Brian Wilson is played by two fine actors: Paul Dano as the younger Wilson (he put on pounds for the role) and John Cusack as the older Wilson: both are utterly convincing, not just with their physicality but their projection of Wilson’s genius, pain and vulnerability.  The discredited monster psychiatrist Eugene Landy who appeared to do so much good - but was actually doing more harm to Wilson - is frighteningly played by  Paul Giamatti.
Many of the scenes of the younger Wilson working in the studio are recreated and then shot like a fly on the wall documentary with hand-held cameras and footage which is artificially aged through graining. So you feel as though you are viewing lost footage which has been found again. We watch the younger Brian Wilson (Paul Dano) work with backing musicians and we get inklings of what he is hearing his head - a cacophony of music and noise that both inspires him and drives him insane.
Most of the scenes of the older Wilson are shot  conventionally on set, but it flows effortlessly between the two styles and time periods. I cannot think of one scene - indeed one line - in this film that did not contribute to build this superb portrait.
There are scenes which are seemingly so simple and yet are rich with quiet symbolism.  In the first meeting of Melinda (Elizabeth Banks) and Brian in a car showroom, he sits in a Cadillac with her. "Close the doors" he asks, cocooning them in a world that they can share and in which he can freely communicate.  She is a complete stranger, but he knows immediately he can trust her.  
In another they wear nothing but sheets - like spirits that don’t want to be seen as Wilson’s “guardians”, appointed by Landy, approach, whilst Melinda desperately implores Brian to be himself, to be strong again.
And another scene where the younger Brian Wilson is begging the rest of the band from the other side of the swimming pool to "come across the water" and talk to him as they despair of the type of songs he wants to write.

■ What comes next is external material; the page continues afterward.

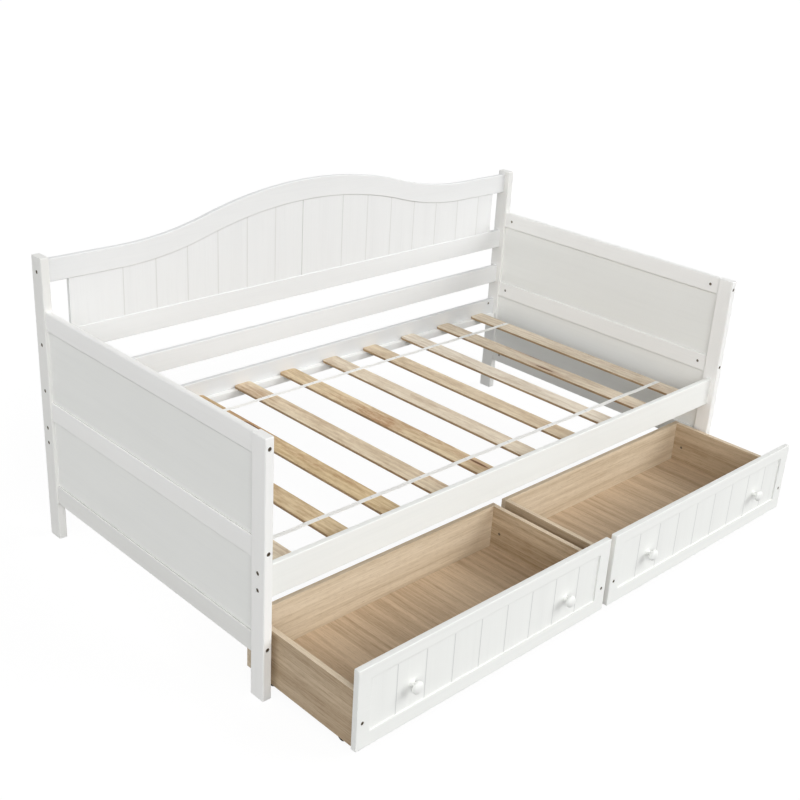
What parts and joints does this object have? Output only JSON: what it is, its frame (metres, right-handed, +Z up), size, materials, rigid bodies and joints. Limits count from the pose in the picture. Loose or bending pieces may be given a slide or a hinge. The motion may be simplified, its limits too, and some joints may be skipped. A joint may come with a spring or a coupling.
{
  "type": "daybed with drawers",
  "caption": "White wooden daybed for a single mattress, with an arched board back, panelled arms and a slatted base over deep drawers that roll out on castors.",
  "frame": {"origin": "on the floor, at the middle of the space that the daybed takes up with its drawers pulled out as in the picture", "axes": "+X along the bed, to the right of somebody who stands in front of it and faces it, +Y towards its back, +Z up"},
  "size_m": [2, 1.4198, 1.004],
  "materials": {
    "white_paint": "white satin paint over wood",
    "pine": "bare planed pine",
    "oak_veneer": "pale oak-look veneer",
    "castor_plastic": "black moulded plastic",
    "slat_tape": "off-white woven tape"
  },
  "bodies": {
    "frame": {"front_left_post": "white_paint", "rear_left_post": "white_paint", "front_right_post": "white_paint", "rear_right_post": "white_paint", "left_arm_top_rail": "white_paint", "left_arm_middle_rail": "white_paint", "left_arm_bottom_rail": "white_paint", "left_arm_lower_panel": "white_paint", "left_arm_upper_panel": "white_paint", "right_arm_top_rail": "white_paint", "right_arm_middle_rail": "white_paint", "right_arm_bottom_rail": "white_paint", "right_arm_lower_panel": "white_paint", "right_arm_upper_panel": "white_paint", "crest_rail": "white_paint", "back_panel": "white_paint", "back_lower_rail": "white_paint", "back_middle_rail": "white_paint", "front_side_rail": "white_paint", "rear_side_rail": "white_paint", "front_slat_ledger": "white_paint", "rear_slat_ledger": "white_paint", "front_slat_tape": "slat_tape", "rear_slat_tape": "slat_tape", "slat_01": "pine", "slat_02": "pine", "slat_03": "pine", "slat_04": "pine", "slat_05": "pine", "slat_06": "pine", "slat_07": "pine", "slat_08": "pine", "slat_09": "pine", "slat_10": "pine"},
    "left_drawer": {"left_drawer_front_frame": "white_paint", "left_drawer_front_panel": "white_paint", "left_drawer_left_side": "oak_veneer", "left_drawer_right_side": "oak_veneer", "left_drawer_back": "oak_veneer", "left_drawer_bottom": "oak_veneer", "left_drawer_left_knob": "white_paint", "left_drawer_right_knob": "white_paint"},
    "right_drawer": {"right_drawer_front_frame": "white_paint", "right_drawer_front_panel": "white_paint", "right_drawer_left_side": "oak_veneer", "right_drawer_right_side": "oak_veneer", "right_drawer_back": "oak_veneer", "right_drawer_bottom": "oak_veneer", "right_drawer_left_knob": "white_paint", "right_drawer_right_knob": "white_paint"},
    "left_drawer_wheel_1": {"left_drawer_front_left_wheel": "castor_plastic"},
    "left_drawer_wheel_2": {"left_drawer_front_right_wheel": "castor_plastic"},
    "left_drawer_wheel_3": {"left_drawer_rear_left_wheel": "castor_plastic"},
    "left_drawer_wheel_4": {"left_drawer_rear_right_wheel": "castor_plastic"},
    "right_drawer_wheel_1": {"right_drawer_front_left_wheel": "castor_plastic"},
    "right_drawer_wheel_2": {"right_drawer_front_right_wheel": "castor_plastic"},
    "right_drawer_wheel_3": {"right_drawer_rear_left_wheel": "castor_plastic"},
    "right_drawer_wheel_4": {"right_drawer_rear_right_wheel": "castor_plastic"}
  },
  "joints": [
    {"name": "left_drawer_slide", "type": "slide", "parent": "frame", "child": "left_drawer", "axis": [0, -1, 0], "range_m": [-0.334, 0.103]},
    {"name": "right_drawer_slide", "type": "slide", "parent": "frame", "child": "right_drawer", "axis": [0, -1, 0], "range_m": [-0.334, 0.103]},
    {"name": "left_drawer_front_left_wheel_spin", "type": "hinge", "parent": "left_drawer", "child": "left_drawer_wheel_1", "pos_m": [-0.9354, -0.6046, 0.016], "axis": [1, 0, 0], "continuous": true},
    {"name": "left_drawer_front_right_wheel_spin", "type": "hinge", "parent": "left_drawer", "child": "left_drawer_wheel_2", "pos_m": [-0.0436, -0.6046, 0.016], "axis": [1, 0, 0], "continuous": true},
    {"name": "left_drawer_rear_left_wheel_spin", "type": "hinge", "parent": "left_drawer", "child": "left_drawer_wheel_3", "pos_m": [-0.9354, -0.3276, 0.016], "axis": [1, 0, 0], "continuous": true},
    {"name": "left_drawer_rear_right_wheel_spin", "type": "hinge", "parent": "left_drawer", "child": "left_drawer_wheel_4", "pos_m": [-0.0436, -0.3276, 0.016], "axis": [1, 0, 0], "continuous": true},
    {"name": "right_drawer_front_left_wheel_spin", "type": "hinge", "parent": "right_drawer", "child": "right_drawer_wheel_1", "pos_m": [0.0436, -0.6046, 0.016], "axis": [1, 0, 0], "continuous": true},
    {"name": "right_drawer_front_right_wheel_spin", "type": "hinge", "parent": "right_drawer", "child": "right_drawer_wheel_2", "pos_m": [0.9354, -0.6046, 0.016], "axis": [1, 0, 0], "continuous": true},
    {"name": "right_drawer_rear_left_wheel_spin", "type": "hinge", "parent": "right_drawer", "child": "right_drawer_wheel_3", "pos_m": [0.0436, -0.3276, 0.016], "axis": [1, 0, 0], "continuous": true},
    {"name": "right_drawer_rear_right_wheel_spin", "type": "hinge", "parent": "right_drawer", "child": "right_drawer_wheel_4", "pos_m": [0.9354, -0.3276, 0.016], "axis": [1, 0, 0], "continuous": true}
  ],
  "couplings": [
    {"joint": "left_drawer_front_left_wheel_spin", "follows": "left_drawer_slide", "rad_per_m": 62.5},
    {"joint": "left_drawer_front_right_wheel_spin", "follows": "left_drawer_slide", "rad_per_m": 62.5},
    {"joint": "left_drawer_rear_left_wheel_spin", "follows": "left_drawer_slide", "rad_per_m": 62.5},
    {"joint": "left_drawer_rear_right_wheel_spin", "follows": "left_drawer_slide", "rad_per_m": 62.5},
    {"joint": "right_drawer_front_left_wheel_spin", "follows": "right_drawer_slide", "rad_per_m": 62.5},
    {"joint": "right_drawer_front_right_wheel_spin", "follows": "right_drawer_slide", "rad_per_m": 62.5},
    {"joint": "right_drawer_rear_left_wheel_spin", "follows": "right_drawer_slide", "rad_per_m": 62.5},
    {"joint": "right_drawer_rear_right_wheel_spin", "follows": "right_drawer_slide", "rad_per_m": 62.5}
  ]
}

The cruelty Brian and his brothers endured at the hands of his father is no secret.  It was both psychological and physical. It is an important part of his development (and self destruction), but who wants to witness that?  It is conveyed to us effectively but without heavy handedness. There is a scene of his father speaking to him, belittling a piece he was writing, bitterly undermining him - it says it all.  And for the physical abuse, a simple but frightening explanation by Wilson (played by Cusack) as to how a normal father might chastise a child and how his father did it.
The crazy situations we have all read about are shown without fanfare and they even make sense to us as we begin to share Brian’s way of looking at things: The tepee in the living room, the grand piano in the sand box, his communication with dogs, the freakout on the plane.  
Bill Pohlad is known as a producer (12 years a slave, Into The Wild).  I believe this is the first time he has directed. After this I hope he gets out of the production office and on to the set a lot more.
Love and Mercy is probably the finest biopic I have seen.  It is so raw in it’s telling and yet so respectful of its subject matter. It’s incredibly moving, especially the scenes between him and Melinda who became not only his wife but his saviour. Playing Melinda, Elizabeth Banks shows every reason why Wilson loves and trusts her; but she also shows what she sees in him despite his problems - a beautiful spirit in a greatly damaged man.
I’ll assume that everyone in the world knows a Beach Boys song or two; but even if you’re not aware of the band members and Brian Wilson, go see this and enjoy a flawless telling of a an amazing composers life.
Love and Mercy is a beautiful, magnificent film. I’m glad it has been made so perfectly. God only knows where we’d be without it.